Ama bu uyum yeteneği bizi kendimize düşman ediyor, kendi iyiliğimiz için çok zekiyiz. Dünyayı değiştirmek, onu bazen olumsuz yönde değiştirmek ve yeni tehlikeler yaratmak demek: nükleer silahlar, kirlilik, aşırı nüfuslanma, iklim değişimi, küresel salgınlar. Dolayısıyla bu riskleri nükleer anlaşma, kirlilik denetimi, aile planlaması, ucuz güneş enerjisi kullanımı ve aşı üretimi gibi yöntemlerle azalttık. Kendimize kurduğumuz bütün tuzaklardan kurtulduk. Şimdiye kadar.
BİRBİRİNE BAĞLANMIŞ DÜNYA
Bir parçası olduğumuz bu küresel toplum içerisinde birbirimizi desteklemek için belli yöntemler icat ettik. Dünyanın bir ucunda bulunan insanlar, dünyanın diğer ucunda yardıma muhtaç insanlara para, eğitim, yemek ve aşı desteği yapabiliyor. Ama birbirine bağlanmışlık ve birbirine bağlılık başka sorunları meydana getiriyor.
Uluslararası ticaret, seyahat ve iletişim dünyanın farklı bölgelerinde bulunan insanların birbirleriyle bağlantı kurmasını sağlıyor. Böylece Wall Street’teki finansal oyunlar Avrupa ekonomisini çökertiyor; bir ülkede uygulanan şiddet, dünyanın öbür ucunda bulunan ülkelerde tehlikeli aşırıcılığın ortaya çıkmasını sağlıyor; Çin’de bir mağarada bulunan virüs, milyarlarca hayatı tehdit ediyor.
Bu durum bize sınırlı bir iyimserlik sunuyor. İnsanlar, 250.000 yıldan fazla bir süre hayatta kaldı ve bu süre zarfı içerisinde buz devirlerinden, savaşlardan, küresel salgınlardan ve volkan patlamalarından sağ çıktı. Yani kolaylıkla bir 250.000 yıl kadar daha hayatta kalabiliriz.
Bunlara ek olarak, bazı olumsuz görüşler de var.
Bunlardan en öne çıkanı ise doğal veya beşeri felaketlerin genel sosyal düzenin ileride bozulacağı. Bu demek ki, bütün uygarlıklar yok olacak ve böylece insan nüfusunun son derece az olduğu kıyamet sonrası bir dünya oluşacak.

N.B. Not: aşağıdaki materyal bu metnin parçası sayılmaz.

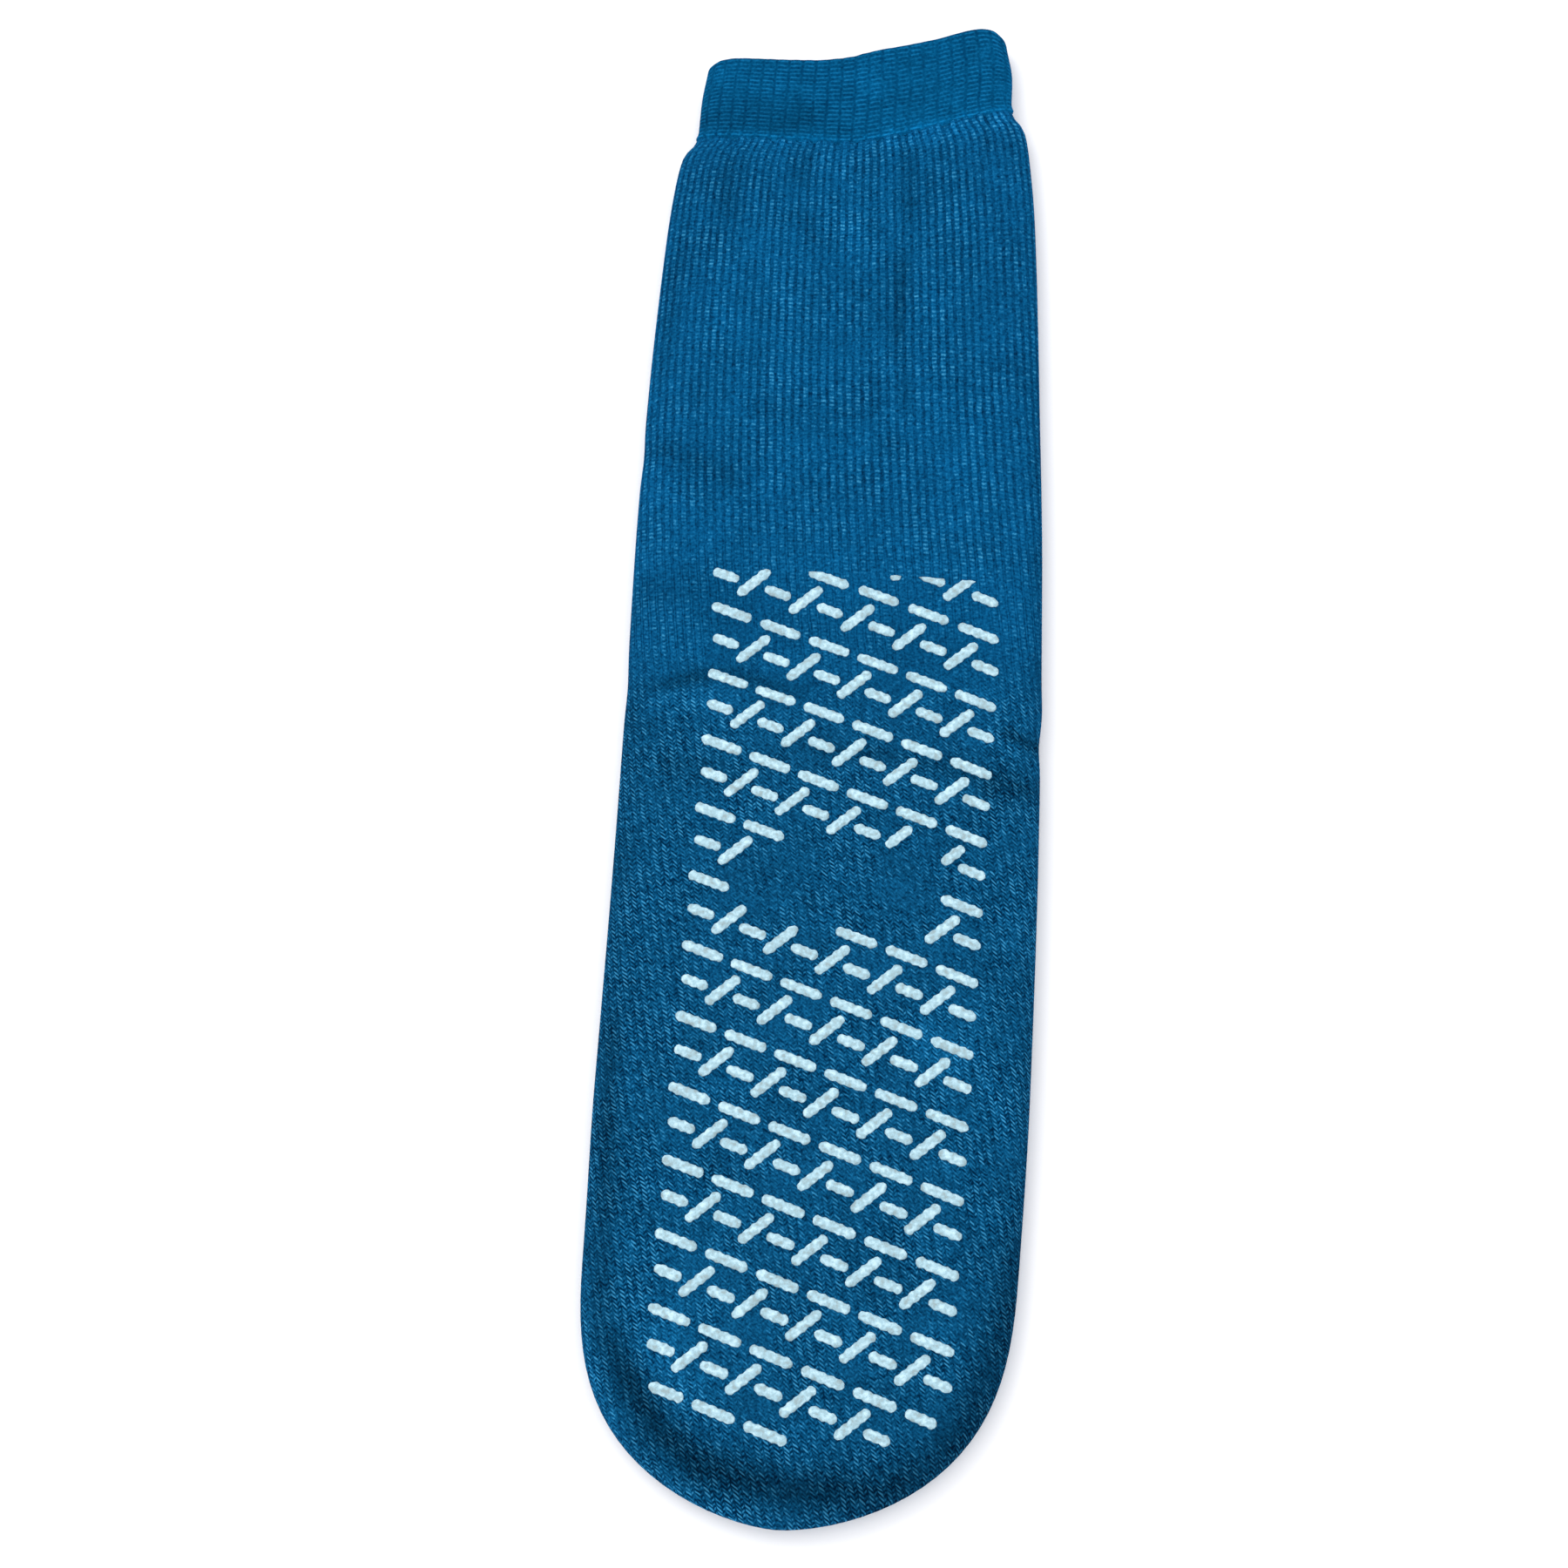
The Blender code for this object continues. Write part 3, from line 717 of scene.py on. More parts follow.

Bunlara rağmen hayatta kalan insanlar, ‘‘Mad Max’’ filmindeki gibi kıyamet öncesi dünyadan kalan kalıntıları temizleyecek, belki de geçim tarımına ve avcı-toplayıcı hayata geri dönecek.
Hayatta kalma düşüncesi çıtaları azaltıyor. Asıl mesele insanların 3000 veya 300.000 yıl sonra hayatta olup olmayacağı değil, insan olarak hayatta kalmaktan daha fazlasını yapıp yapamayacağımız.